__Dataset excerpt__:
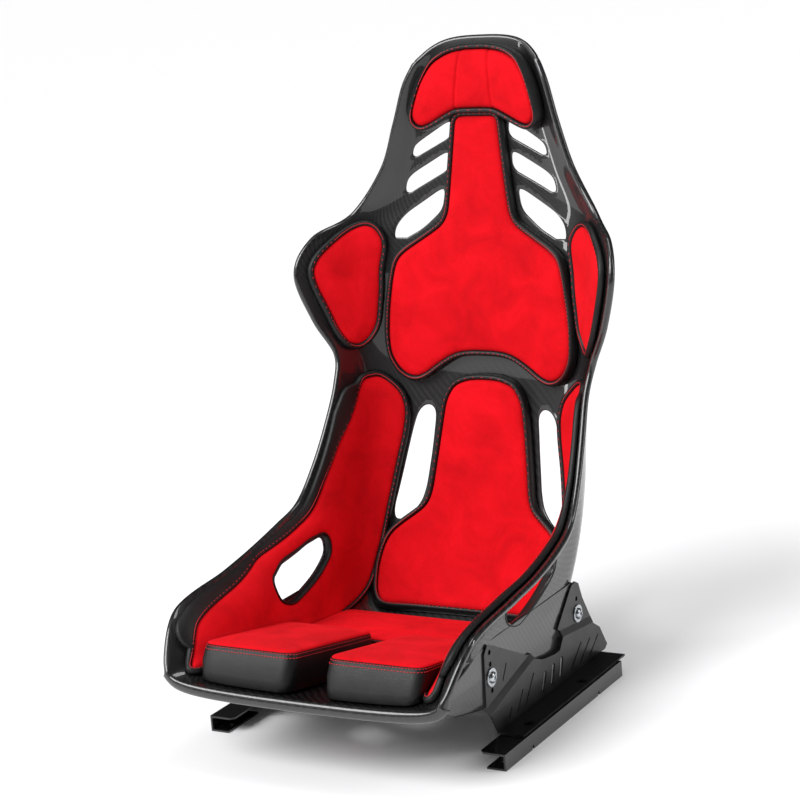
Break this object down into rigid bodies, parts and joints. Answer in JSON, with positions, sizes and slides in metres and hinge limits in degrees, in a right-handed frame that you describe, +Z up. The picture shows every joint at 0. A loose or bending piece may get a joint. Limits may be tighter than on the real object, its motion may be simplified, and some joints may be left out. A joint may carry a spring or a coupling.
{
  "type": "racing seat",
  "caption": "One-piece composite bucket seat with clip-in pads, harness slots and lap belt holes, on bolted side brackets and floor consoles.",
  "frame": {"origin": "centre of the four floor bolts, on the floor under the consoles", "axes": "+Z up, the seat faces -Y, +X is the right side of a viewer who stands in front of the seat"},
  "size_m": [0.5704, 0.7091, 0.988],
  "materials": {
    "carbon_shell": "clear-coated carbon fibre twill, high gloss",
    "red_suede": "red microfibre suede with a black leather edge and red stitching",
    "black_leather": "black grained leather",
    "bracket_steel": "satin black powder coat",
    "console_steel": "gloss black powder coat",
    "zinc_steel": "bright zinc plate",
    "black_steel": "black oxide",
    "insert_brass": "machined"
  },
  "bodies": {
    "root": {"shell": "carbon_shell", "headrest_pad": "red_suede", "upper_back_pad": "red_suede", "lumbar_pad": "red_suede", "shoulder_pad_left": "red_suede", "shoulder_pad_right": "red_suede", "side_pad_left": "red_suede", "side_pad_right": "red_suede", "thigh_pad_left": "red_suede", "thigh_pad_right": "red_suede", "seat_pad": "red_suede", "side_bracket_left": "bracket_steel", "side_bracket_right": "bracket_steel", "console_left": "console_steel", "console_right": "console_steel", "threaded_inserts": "insert_brass", "side_washers": "zinc_steel", "side_bolts": "zinc_steel", "foot_screws": "black_steel", "foot_nuts": "zinc_steel"}
  },
  "joints": []
}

__Requirement__: Copy the material above, line for line.

__Answer to the task__:
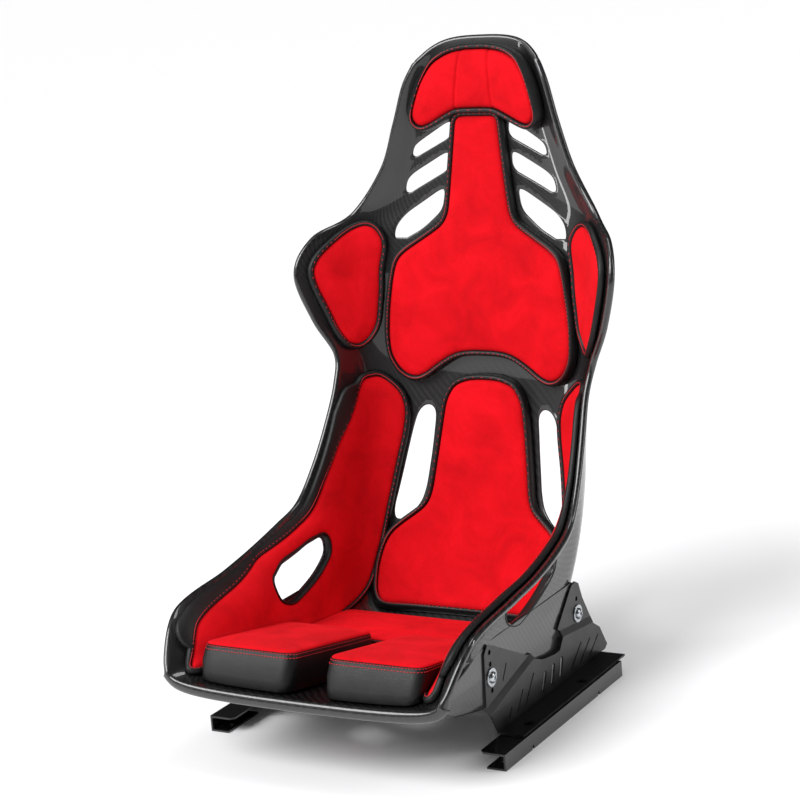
Break this object down into rigid bodies, parts and joints. Answer in JSON, with positions, sizes and slides in metres and hinge limits in degrees, in a right-handed frame that you describe, +Z up. The picture shows every joint at 0. A loose or bending piece may get a joint. Limits may be tighter than on the real object, its motion may be simplified, and some joints may be left out. A joint may carry a spring or a coupling.
{
  "type": "racing seat",
  "caption": "One-piece composite bucket seat with clip-in pads, harness slots and lap belt holes, on bolted side brackets and floor consoles.",
  "frame": {"origin": "centre of the four floor bolts, on the floor under the consoles", "axes": "+Z up, the seat faces -Y, +X is the right side of a viewer who stands in front of the seat"},
  "size_m": [0.5704, 0.7091, 0.988],
  "materials": {
    "carbon_shell": "clear-coated carbon fibre twill, high gloss",
    "red_suede": "red microfibre suede with a black leather edge and red stitching",
    "black_leather": "black grained leather",
    "bracket_steel": "satin black powder coat",
    "console_steel": "gloss black powder coat",
    "zinc_steel": "bright zinc plate",
    "black_steel": "black oxide",
    "insert_brass": "machined"
  },
  "bodies": {
    "root": {"shell": "carbon_shell", "headrest_pad": "red_suede", "upper_back_pad": "red_suede", "lumbar_pad": "red_suede", "shoulder_pad_left": "red_suede", "shoulder_pad_right": "red_suede", "side_pad_left": "red_suede", "side_pad_right": "red_suede", "thigh_pad_left": "red_suede", "thigh_pad_right": "red_suede", "seat_pad": "red_suede", "side_bracket_left": "bracket_steel", "side_bracket_right": "bracket_steel", "console_left": "console_steel", "console_right": "console_steel", "threaded_inserts": "insert_brass", "side_washers": "zinc_steel", "side_bolts": "zinc_steel", "foot_screws": "black_steel", "foot_nuts": "zinc_steel"}
  },
  "joints": []
}